Federal Manager's Daily Report

The initial list had included the headquarters of the Justice, HHS and Labor. Image: JL IMAGES/Shutterstock.com

The GSA posted, and then retracted within a matter of hours, a long list of federal buildings—including the headquarters of several Cabinet departments—that it considers “non-core” and subject to being put up for sale.

In initially posting the list, the GSA said that it owns and maintains 440 buildings with that designation “comprising almost 80 million rentable square feet across the nation and representing over $8.3 billion in recapitalization needs.”

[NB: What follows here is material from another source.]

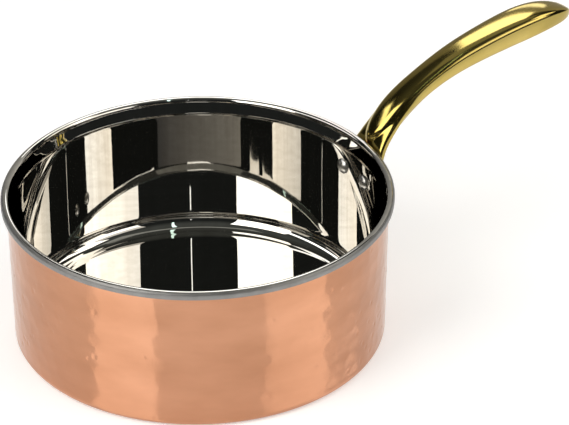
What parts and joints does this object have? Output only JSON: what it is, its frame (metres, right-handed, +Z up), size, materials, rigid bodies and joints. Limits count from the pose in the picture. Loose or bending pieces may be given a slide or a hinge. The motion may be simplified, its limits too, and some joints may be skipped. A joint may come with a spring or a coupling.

“Decades of funding deficiencies have resulted in many of these buildings becoming functionally obsolete and unsuitable for use by our federal workforce. We can no longer hope that funding will emerge to resolve these longstanding issues. GSA’s decisive action to dispose of non-core assets leverages the private sector, drives improvements for our agency customers, and best serves local communities,” it said.

Those actions, it said, would start with market research and customer agency feedback regarding the potential disposition strategies for non-core assets, and will consider current use, occupancy, cost of agency relocation, and local market conditions when assessing disposition.

However, controversy arose quickly after posting of the list, causing the GSA initially to shorten the posted list and then delete it, replacing it with a statement that the list is “coming soon.” That list had included for example the headquarters of the Justice, HHS and Labor departments, of the OPM, FTC, FAA, FBI and GSA itself, and major annex buildings of the SSA and Agriculture Department in Washington, D.C.

GSA has been criticized for years by GAO and others for failing to dispose of unneeded or underused properties, criticisms that picked up when federal building occupancy rates fell as more employees worked offsite during and after the pandemic. As more employees have returned to onsite work under a Trump administration directive, though, many meanwhile have found that the downsizing that has occurred has left them with inadequate workspace.

The Trump administration meanwhile has been pushing to move more federal jobs outside the national capital area.